The Center for Poverty Research hosts an annual seminar series on poverty issues. We are pleased to welcome faculty, researchers, and thought leaders to the UC Davis campus.
Most of our seminars are located in Andrews Conference Room, 2203 Social Sciences and Humanities Building, unless otherwise noted.
Parking Information: A valid UC Davis parking permit is required to park on campus. Daily Visitor Permits are available for purchase for $9.00 at machines located at the entrance to the Quad Parking Structure (GPS Address: 1 Howard Way, Davis, CA). The Andrews Conference Room is a short walk from the parking structure.
Directions to Andrews Conference Room: Enter the Social Sciences & Humanities Building through the Letters & Science Dean’s Office entrance (arch and glass doors). Stairs and elevator are located just inside; proceed to the second floor. Andrews is on the right side of the hall, 2203 SS&H.
Jennifer Doleac is an Assistant Professor of Public Policy and Economics at the University of Virginia’s Frank Batten School of Leadership and Public Policy, and Founding Director of the Justice Tech Lab. Professor Doleac is also a Nonresident Fellow in Economic Studies at the Brookings Institution, a research affiliate at the University of Chicago Crime Lab and the Wilson Sheehan Lab for Economic Opportunities, and a research fellow at IZA.

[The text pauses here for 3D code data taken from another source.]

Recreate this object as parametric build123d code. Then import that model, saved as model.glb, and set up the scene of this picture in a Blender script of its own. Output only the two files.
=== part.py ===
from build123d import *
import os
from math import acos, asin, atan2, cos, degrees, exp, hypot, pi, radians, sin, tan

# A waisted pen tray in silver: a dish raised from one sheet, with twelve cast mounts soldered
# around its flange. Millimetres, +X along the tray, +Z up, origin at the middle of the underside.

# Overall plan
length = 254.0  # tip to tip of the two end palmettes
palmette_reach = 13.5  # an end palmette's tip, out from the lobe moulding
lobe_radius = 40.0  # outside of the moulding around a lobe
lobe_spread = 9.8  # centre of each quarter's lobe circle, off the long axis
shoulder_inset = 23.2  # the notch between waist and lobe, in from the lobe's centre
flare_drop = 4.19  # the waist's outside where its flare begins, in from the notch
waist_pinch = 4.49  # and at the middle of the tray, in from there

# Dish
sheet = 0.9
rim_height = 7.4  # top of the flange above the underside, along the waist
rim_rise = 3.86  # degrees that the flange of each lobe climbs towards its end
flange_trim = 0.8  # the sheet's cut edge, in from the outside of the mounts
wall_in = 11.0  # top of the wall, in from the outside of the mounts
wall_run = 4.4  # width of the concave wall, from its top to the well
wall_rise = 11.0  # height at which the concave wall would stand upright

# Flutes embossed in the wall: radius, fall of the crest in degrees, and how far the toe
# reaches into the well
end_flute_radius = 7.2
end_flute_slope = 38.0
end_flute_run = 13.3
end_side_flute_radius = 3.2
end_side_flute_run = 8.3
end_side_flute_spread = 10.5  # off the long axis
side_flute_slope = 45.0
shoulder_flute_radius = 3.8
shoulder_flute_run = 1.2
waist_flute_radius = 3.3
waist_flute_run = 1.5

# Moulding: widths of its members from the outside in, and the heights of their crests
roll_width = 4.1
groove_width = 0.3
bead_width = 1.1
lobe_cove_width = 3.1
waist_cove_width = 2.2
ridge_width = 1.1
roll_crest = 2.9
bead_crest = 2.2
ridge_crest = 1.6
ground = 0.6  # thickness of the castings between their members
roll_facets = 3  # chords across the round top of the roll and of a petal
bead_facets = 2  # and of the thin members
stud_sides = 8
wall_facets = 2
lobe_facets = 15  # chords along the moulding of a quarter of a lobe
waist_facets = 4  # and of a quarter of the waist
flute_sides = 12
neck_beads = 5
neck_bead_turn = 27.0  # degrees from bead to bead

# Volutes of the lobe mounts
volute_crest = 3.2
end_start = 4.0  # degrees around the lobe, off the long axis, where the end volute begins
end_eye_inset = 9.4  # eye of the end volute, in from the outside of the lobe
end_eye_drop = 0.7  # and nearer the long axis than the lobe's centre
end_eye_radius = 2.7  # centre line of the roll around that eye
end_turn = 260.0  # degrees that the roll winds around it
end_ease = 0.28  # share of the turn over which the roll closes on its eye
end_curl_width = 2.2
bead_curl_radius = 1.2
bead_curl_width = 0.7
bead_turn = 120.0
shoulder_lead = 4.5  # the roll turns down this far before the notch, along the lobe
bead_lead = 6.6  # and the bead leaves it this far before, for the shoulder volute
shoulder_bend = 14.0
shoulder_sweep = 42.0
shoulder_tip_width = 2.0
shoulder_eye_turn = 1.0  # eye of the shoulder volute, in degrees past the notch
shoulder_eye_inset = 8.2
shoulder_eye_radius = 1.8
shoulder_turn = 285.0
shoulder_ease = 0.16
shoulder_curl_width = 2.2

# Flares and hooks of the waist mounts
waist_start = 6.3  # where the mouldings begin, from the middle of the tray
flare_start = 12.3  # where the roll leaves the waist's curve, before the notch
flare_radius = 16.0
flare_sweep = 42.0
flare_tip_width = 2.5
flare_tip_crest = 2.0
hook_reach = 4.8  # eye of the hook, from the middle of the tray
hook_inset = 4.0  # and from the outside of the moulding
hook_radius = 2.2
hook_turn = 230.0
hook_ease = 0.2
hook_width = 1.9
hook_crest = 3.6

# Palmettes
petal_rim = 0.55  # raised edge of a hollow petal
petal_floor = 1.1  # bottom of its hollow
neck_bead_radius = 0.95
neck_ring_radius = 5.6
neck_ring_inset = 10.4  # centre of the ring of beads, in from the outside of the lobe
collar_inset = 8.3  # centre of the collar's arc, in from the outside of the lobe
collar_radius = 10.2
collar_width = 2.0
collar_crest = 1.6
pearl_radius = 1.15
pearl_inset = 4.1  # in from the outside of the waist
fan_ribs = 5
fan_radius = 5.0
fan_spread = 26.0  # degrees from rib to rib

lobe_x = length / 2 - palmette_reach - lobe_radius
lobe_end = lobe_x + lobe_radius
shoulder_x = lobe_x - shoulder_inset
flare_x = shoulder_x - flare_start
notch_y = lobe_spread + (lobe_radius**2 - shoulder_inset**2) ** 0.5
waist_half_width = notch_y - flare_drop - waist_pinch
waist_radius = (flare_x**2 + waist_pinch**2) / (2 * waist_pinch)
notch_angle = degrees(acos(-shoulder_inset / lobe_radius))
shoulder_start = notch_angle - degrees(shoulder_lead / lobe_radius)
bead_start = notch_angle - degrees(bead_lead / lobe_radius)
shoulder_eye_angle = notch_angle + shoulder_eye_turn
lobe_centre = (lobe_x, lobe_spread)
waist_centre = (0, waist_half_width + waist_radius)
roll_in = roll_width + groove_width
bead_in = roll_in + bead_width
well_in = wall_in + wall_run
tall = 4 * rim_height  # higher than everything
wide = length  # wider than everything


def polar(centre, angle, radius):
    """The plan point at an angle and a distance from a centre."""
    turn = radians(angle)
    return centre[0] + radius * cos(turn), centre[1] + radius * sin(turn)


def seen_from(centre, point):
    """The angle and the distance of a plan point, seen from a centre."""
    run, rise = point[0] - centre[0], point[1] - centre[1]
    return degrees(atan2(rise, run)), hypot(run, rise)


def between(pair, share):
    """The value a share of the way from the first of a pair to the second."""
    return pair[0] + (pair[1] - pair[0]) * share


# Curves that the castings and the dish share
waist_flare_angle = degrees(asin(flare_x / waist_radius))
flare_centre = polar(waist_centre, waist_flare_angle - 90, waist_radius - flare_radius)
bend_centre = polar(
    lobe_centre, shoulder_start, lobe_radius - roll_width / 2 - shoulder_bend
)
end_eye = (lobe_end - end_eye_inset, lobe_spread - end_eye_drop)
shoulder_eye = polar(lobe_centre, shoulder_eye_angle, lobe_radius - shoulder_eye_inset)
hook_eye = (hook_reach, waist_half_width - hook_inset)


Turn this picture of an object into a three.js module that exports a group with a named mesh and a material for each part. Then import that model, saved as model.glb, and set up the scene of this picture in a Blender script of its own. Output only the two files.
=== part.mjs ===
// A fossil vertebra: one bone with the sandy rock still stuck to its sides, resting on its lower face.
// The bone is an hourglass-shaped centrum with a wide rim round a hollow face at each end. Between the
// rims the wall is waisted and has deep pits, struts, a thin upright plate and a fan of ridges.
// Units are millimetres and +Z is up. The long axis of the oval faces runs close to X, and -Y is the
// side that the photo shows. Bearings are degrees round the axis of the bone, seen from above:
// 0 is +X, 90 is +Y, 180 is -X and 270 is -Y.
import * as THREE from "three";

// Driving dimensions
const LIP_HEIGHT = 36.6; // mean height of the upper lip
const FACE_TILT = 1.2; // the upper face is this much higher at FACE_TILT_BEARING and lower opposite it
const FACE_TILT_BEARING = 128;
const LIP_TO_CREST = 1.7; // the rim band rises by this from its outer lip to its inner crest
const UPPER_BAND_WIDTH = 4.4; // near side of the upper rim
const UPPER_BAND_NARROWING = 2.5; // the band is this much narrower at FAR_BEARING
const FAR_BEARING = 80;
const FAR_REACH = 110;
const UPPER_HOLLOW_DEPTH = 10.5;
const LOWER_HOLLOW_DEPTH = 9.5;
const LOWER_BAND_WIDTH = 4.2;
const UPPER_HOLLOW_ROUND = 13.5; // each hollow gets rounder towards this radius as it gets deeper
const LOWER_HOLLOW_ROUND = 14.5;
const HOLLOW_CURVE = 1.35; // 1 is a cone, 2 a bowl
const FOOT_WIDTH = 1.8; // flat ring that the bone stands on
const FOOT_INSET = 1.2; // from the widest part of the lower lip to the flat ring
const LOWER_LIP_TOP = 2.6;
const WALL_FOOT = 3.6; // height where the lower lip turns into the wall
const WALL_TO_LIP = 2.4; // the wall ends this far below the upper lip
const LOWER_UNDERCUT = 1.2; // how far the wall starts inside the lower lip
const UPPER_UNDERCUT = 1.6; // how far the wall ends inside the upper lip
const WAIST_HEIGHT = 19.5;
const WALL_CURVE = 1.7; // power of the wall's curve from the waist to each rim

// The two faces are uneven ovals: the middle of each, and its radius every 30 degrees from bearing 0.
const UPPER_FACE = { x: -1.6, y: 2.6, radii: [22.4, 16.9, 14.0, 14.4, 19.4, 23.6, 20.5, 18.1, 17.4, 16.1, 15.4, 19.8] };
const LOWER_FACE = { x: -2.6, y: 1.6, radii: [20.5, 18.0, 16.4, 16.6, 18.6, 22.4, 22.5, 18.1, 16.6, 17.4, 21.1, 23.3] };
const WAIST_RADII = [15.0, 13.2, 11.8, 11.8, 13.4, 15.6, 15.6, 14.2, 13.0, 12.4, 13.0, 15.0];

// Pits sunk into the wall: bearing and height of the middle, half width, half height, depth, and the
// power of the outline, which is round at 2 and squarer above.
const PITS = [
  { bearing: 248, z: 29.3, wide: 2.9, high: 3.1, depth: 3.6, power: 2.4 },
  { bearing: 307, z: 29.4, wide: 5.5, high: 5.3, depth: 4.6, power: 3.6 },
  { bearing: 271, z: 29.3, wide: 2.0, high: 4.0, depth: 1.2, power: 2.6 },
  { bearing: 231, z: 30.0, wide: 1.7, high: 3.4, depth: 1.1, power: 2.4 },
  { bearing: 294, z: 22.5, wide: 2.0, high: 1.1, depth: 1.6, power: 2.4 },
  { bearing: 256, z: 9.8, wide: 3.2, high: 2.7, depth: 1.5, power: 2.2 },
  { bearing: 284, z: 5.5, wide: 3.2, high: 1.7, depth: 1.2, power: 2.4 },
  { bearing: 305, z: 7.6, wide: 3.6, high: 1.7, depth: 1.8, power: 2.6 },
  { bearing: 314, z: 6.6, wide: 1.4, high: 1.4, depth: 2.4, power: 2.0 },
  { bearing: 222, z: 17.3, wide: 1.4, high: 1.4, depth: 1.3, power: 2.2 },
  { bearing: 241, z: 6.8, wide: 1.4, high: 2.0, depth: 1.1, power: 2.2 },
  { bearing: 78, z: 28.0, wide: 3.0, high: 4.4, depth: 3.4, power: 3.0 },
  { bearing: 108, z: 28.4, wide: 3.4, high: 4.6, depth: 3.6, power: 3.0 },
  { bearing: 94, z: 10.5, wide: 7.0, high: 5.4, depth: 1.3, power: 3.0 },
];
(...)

Analisa Packham is an Assistant Professor of Economics in the Farmer School of Business at Miami University.
Professor Packham studies applied microeconomics, including labor and health economics and the economics of education. Her research focuses primarily on evaluating the effects of food stamp timing as well as contraception and family planning policies.
Leah Hibel is an Associate Professor of Human Development and Family Studies at UC Davis and Center for Poverty Research Faculty Affiliate. Issues surrounding diversity are central to her research, teaching, and outreach. Professor Hibel’s research attempts to fill important gaps in our understanding of adverse social and economic experiences on child and family well-being. In particular, she has studied underserved populations such as those in rural settings, families in poverty, African American families, Hispanic families, maltreated children, and families with shift working parents.